(begin)
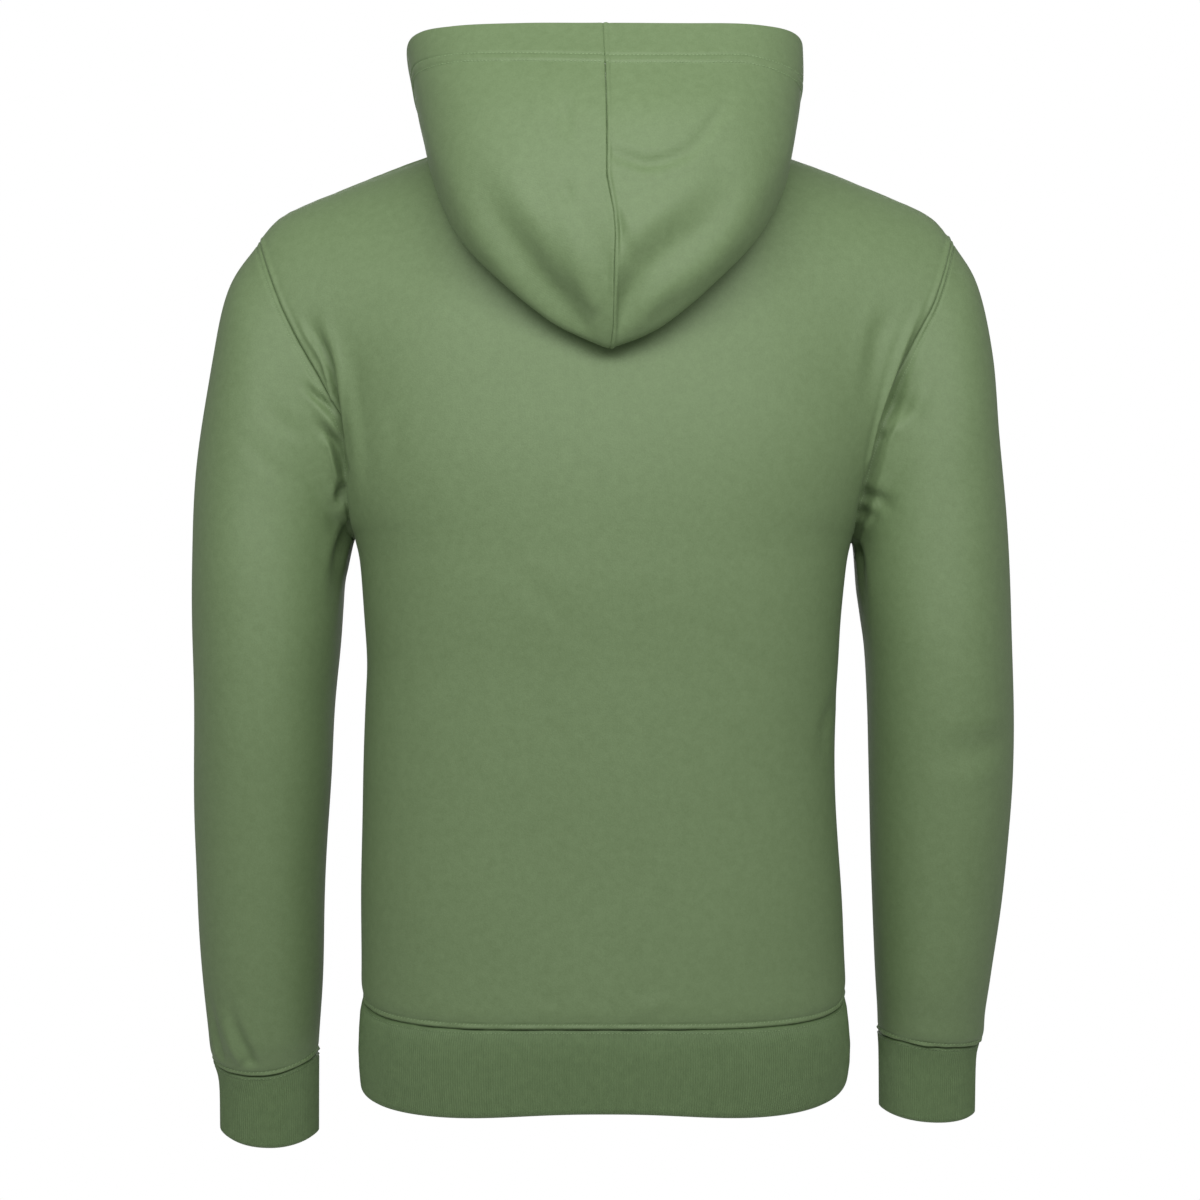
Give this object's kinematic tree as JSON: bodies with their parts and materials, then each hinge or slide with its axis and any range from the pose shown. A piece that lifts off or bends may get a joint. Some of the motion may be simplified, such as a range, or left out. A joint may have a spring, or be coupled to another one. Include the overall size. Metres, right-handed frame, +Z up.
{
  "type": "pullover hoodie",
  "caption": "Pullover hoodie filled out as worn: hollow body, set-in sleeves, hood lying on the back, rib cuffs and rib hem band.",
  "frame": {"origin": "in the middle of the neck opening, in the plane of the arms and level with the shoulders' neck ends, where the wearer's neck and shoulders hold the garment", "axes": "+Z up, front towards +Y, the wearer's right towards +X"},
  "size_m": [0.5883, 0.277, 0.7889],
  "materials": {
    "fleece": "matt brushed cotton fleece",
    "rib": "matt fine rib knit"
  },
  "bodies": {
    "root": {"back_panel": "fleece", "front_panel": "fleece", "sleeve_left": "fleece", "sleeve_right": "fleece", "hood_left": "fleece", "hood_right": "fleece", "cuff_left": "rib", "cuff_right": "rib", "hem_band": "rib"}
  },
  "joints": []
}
(end)
=== Aim of the exercise ===
From the data above, extract every line in its exact form.

=== Reply ===
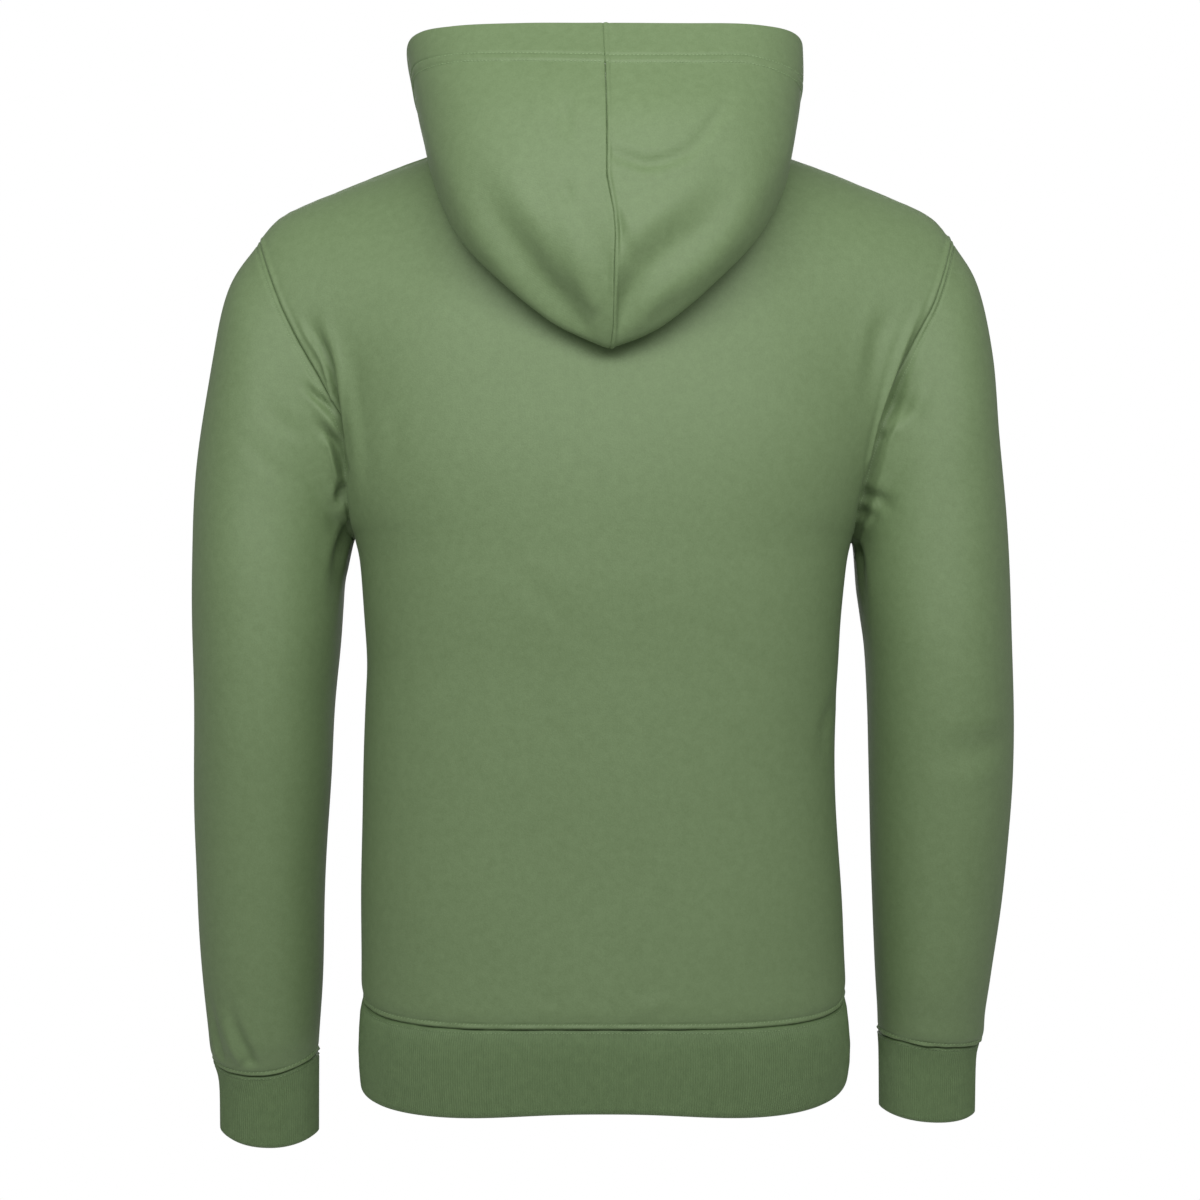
Give this object's kinematic tree as JSON: bodies with their parts and materials, then each hinge or slide with its axis and any range from the pose shown. A piece that lifts off or bends may get a joint. Some of the motion may be simplified, such as a range, or left out. A joint may have a spring, or be coupled to another one. Include the overall size. Metres, right-handed frame, +Z up.
{
  "type": "pullover hoodie",
  "caption": "Pullover hoodie filled out as worn: hollow body, set-in sleeves, hood lying on the back, rib cuffs and rib hem band.",
  "frame": {"origin": "in the middle of the neck opening, in the plane of the arms and level with the shoulders' neck ends, where the wearer's neck and shoulders hold the garment", "axes": "+Z up, front towards +Y, the wearer's right towards +X"},
  "size_m": [0.5883, 0.277, 0.7889],
  "materials": {
    "fleece": "matt brushed cotton fleece",
    "rib": "matt fine rib knit"
  },
  "bodies": {
    "root": {"back_panel": "fleece", "front_panel": "fleece", "sleeve_left": "fleece", "sleeve_right": "fleece", "hood_left": "fleece", "hood_right": "fleece", "cuff_left": "rib", "cuff_right": "rib", "hem_band": "rib"}
  },
  "joints": []
}